Dame Ann Leslie DBE was a Board Member of the Next Century Foundation.  Born Elizabeth Mary Leslie in Rawalpindi, India (in what is now modern-day Pakistan) on 28 January 1941, Ann was a close friend and supporter of the NCF as well as, of course, being one of the world’s greatest and best known journalists. She reported from more than seventy countries on stories covering the fall of the Berlin Wall, the Gulf War, Nelson Mandela’s release, civil wars in Zimbabwe, El Salvador, and Yugoslavia, and the Falklands. She was awarded her DBE in 2007 for services to journalism. She won nine British Press awards including one for an Outstanding Contribution to Journalism at the eighth annual International Media Awards in London on 5 May 2012 (see below). She was recognised as one of the BBC’s 100 women of 2013.

Ann’s longstanding engagement with the NCF began in earnest when she joined a critically important NCF delegation to Israel and Palestine in 2004. On that occasion she was one of the last people to see Yasser Arafat before, in the view of many of us party to those last days, he was assassinated.

Adventurous

Traveling with Ann was a revelation. She almost always wore her trademark black mascara and had many of the eccentricities that were the hallmark of many of the more idiosyncratic female journalists of her era. She once used a Marks and Spencer petticoat to fly as a white flag on her car whilst covering the civil war in El Salvador. She had the impressive habit of keeping her cellphone in her bra, for safety against loss (along with any confidential documents she needed to hide), in preference to being encumbered with a bag. She was always ready to throw a cheerful smile and considerate word to the more vulnerable amongst those she met.

In common with the greatest among us, she treated Prince and pauper alike, having time for one and all. But her kind and compassionate nature came hand in hand with an acerbic wit. She was not a woman to suffer fools gladly and had strong opinions which she never hesitated to express.

Loved

Loved and respected by all that knew her well, Ann would be, and indeed was the first to acknowledge that, like most of us, she had her own demons, alcohol being one of them as she told the world in her biography, “Killing my own snakes”. But her honesty and openness meant that her personal battles were an example to all that knew her well.

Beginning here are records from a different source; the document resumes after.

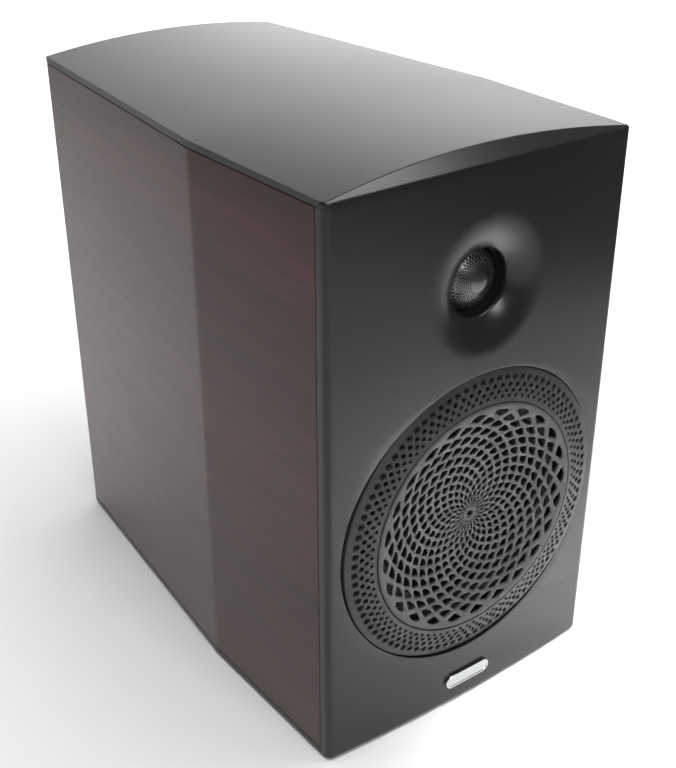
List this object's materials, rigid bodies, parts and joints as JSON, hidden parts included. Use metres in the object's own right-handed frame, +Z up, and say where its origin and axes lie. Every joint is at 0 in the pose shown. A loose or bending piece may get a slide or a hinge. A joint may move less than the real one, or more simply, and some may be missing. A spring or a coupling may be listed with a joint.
{
  "type": "bookshelf speaker",
  "caption": "Two-way bookshelf speaker with bowed front, perforated woofer lens, recessed dome tweeter, tapered sides, rear bass port and binding posts.",
  "frame": {"origin": "centre of the bounding box's base, on the surface the feet stand on", "axes": "+Z up, front baffle facing -Y, +X to the right seen from the front"},
  "size_m": [0.2012, 0.3284, 0.3384],
  "materials": {
    "side_veneer": "gloss lacquer over dark veneer",
    "black_lacquer": "satin black lacquer on board",
    "raw_board": "raw fibreboard",
    "fascia_black": "satin black moulding",
    "grey_moulding": "fine satin moulding",
    "badge_chrome": "polished",
    "rubber_black": "matt",
    "cone_poly": "mineral-filled cone",
    "cast_basket": "black powder coat",
    "guard_metal": "perforated sheet, dark anodised",
    "plated_steel": "zinc plated",
    "dark_steel": "black oxide",
    "ferrite_magnet": "pressed ferrite",
    "coil_copper": "enamelled copper winding",
    "amber_cloth": "resin-treated cloth",
    "dome_metal": "thin anodised dome",
    "circuit_board": "solder mask",
    "film_capacitor": "wrapped film",
    "wadding_white": "loose polyester wadding",
    "lead_red": "soft insulation",
    "gold_plate": "gold plated brass",
    "cap_black": "clear-coated black grip",
    "cap_red": "clear-coated red grip"
  },
  "bodies": {
    "root": {"left_side_panel": "side_veneer", "right_side_panel": "side_veneer", "top_panel": "black_lacquer", "bottom_panel": "black_lacquer", "rear_panel": "black_lacquer", "inner_baffle": "raw_board", "shelf_brace": "raw_board", "front_fascia": "fascia_black", "woofer_trim_ring": "grey_moulding", "woofer_lens": "grey_moulding", "port_tube": "grey_moulding", "terminal_cup": "grey_moulding", "badge_plate": "badge_chrome", "foot_front_left": "rubber_black", "foot_front_right": "rubber_black", "foot_rear_left": "rubber_black", "foot_rear_right": "rubber_black", "woofer_surround": "rubber_black", "tweeter_surround": "rubber_black", "woofer_basket": "cast_basket", "tweeter_plate": "cast_basket", "tweeter_rear_chamber": "cast_basket", "tweeter_mesh_guard": "guard_metal", "woofer_top_plate": "plated_steel", "woofer_back_plate": "plated_steel", "tweeter_top_plate": "plated_steel", "tweeter_back_plate": "plated_steel", "woofer_screw_1": "dark_steel", "woofer_screw_2": "dark_steel", "woofer_screw_3": "dark_steel", "woofer_screw_4": "dark_steel", "tweeter_screw_1": "dark_steel", "tweeter_screw_2": "dark_steel", "cup_screw_1": "dark_steel", "cup_screw_2": "dark_steel", "cup_screw_3": "dark_steel", "cup_screw_4": "dark_steel", "woofer_magnet": "ferrite_magnet", "tweeter_magnet": "ferrite_magnet", "woofer_inductor": "coil_copper", "tweeter_inductor": "coil_copper", "woofer_spider": "amber_cloth", "crossover_board": "circuit_board", "woofer_capacitor": "film_capacitor", "tweeter_capacitor": "film_capacitor", "damping_wadding": "wadding_white", "woofer_lead": "lead_red", "tweeter_lead": "lead_red", "positive_post": "gold_plate", "negative_post": "gold_plate"},
    "woofer_moving": {"woofer_cone": "cone_poly", "woofer_dust_cap": "cone_poly", "woofer_coil_former": "amber_cloth", "woofer_voice_coil": "coil_copper"},
    "tweeter_moving": {"tweeter_dome": "dome_metal", "tweeter_voice_coil": "coil_copper"},
    "positive_slider": {"positive_washer": "gold_plate"},
    "positive_nut": {"positive_cap": "cap_red"},
    "negative_slider": {"negative_washer": "gold_plate"},
    "negative_nut": {"negative_cap": "cap_black"}
  },
  "joints": [
    {"name": "woofer_cone_travel", "type": "slide", "parent": "root", "child": "woofer_moving", "axis": [0, -1, 0], "range_m": [-0.005, 0.005], "stiffness_N_per_m": 1000, "deforming": ["woofer_surround", "woofer_spider"]},
    {"name": "tweeter_dome_travel", "type": "slide", "parent": "root", "child": "tweeter_moving", "axis": [0, -1, 0], "range_m": [-0.0005, 0.0005], "stiffness_N_per_m": 200, "deforming": ["tweeter_surround"]},
    {"name": "positive_washer_travel", "type": "slide", "parent": "root", "child": "positive_slider", "axis": [0, 1, 0], "range_m": [0, 0.005]},
    {"name": "positive_cap_turn", "type": "hinge", "parent": "positive_slider", "child": "positive_nut", "pos_m": [0.0095, 0.152, 0.087], "axis": [0, 1, 0], "range_deg": [0, 1800]},
    {"name": "negative_washer_travel", "type": "slide", "parent": "root", "child": "negative_slider", "axis": [0, 1, 0], "range_m": [0, 0.005]},
    {"name": "negative_cap_turn", "type": "hinge", "parent": "negative_slider", "child": "negative_nut", "pos_m": [-0.0095, 0.152, 0.087], "axis": [0, 1, 0], "range_deg": [0, 1800]}
  ],
  "couplings": [
    {"joint": "positive_cap_turn", "follows": "positive_washer_travel", "rad_per_m": 6283.2},
    {"joint": "negative_cap_turn", "follows": "negative_washer_travel", "rad_per_m": 6283.2}
  ]
}
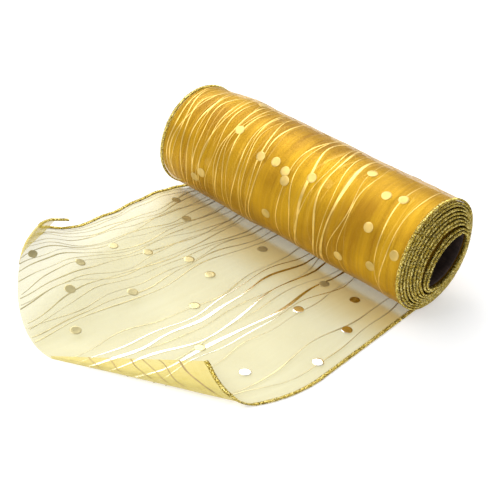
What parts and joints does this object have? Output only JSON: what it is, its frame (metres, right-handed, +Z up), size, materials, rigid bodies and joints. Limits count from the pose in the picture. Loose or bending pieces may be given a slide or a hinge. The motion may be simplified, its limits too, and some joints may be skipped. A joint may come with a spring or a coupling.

Her greatest battle was her fight with cancer, a disease that snatched her away this Summer before her time. Ann was an inspiration. All that knew her loved her. I doubt whether we shall ever see her like again. Few have been as outspoken as Dame Ann Leslie. She was undoubtedly one of Britain’s most famous and formidable journalists.

She cut her teeth at the Daily Express, where she got her first job after reading English at Oxford, subsequently moving to the Mail where she became one of Britain’s most highly paid journalists. The tough assignments she took on as senior Foreign Correspondent of the Daily Mail were hugely impressive. There was no risk she would not take for a good story. Viscount Rothermere, who owned the Daily Mail, described her as having, “The courage of a lion”.

We hugely miss Ann Leslie. This is a smaller world without her. She made a difference.

She leaves a husband, Michael Fletcher, and a much loved daughter, Katharine, and two grandchildren, Joseph and Martha. She listed her recreation in Who’s Who as family life.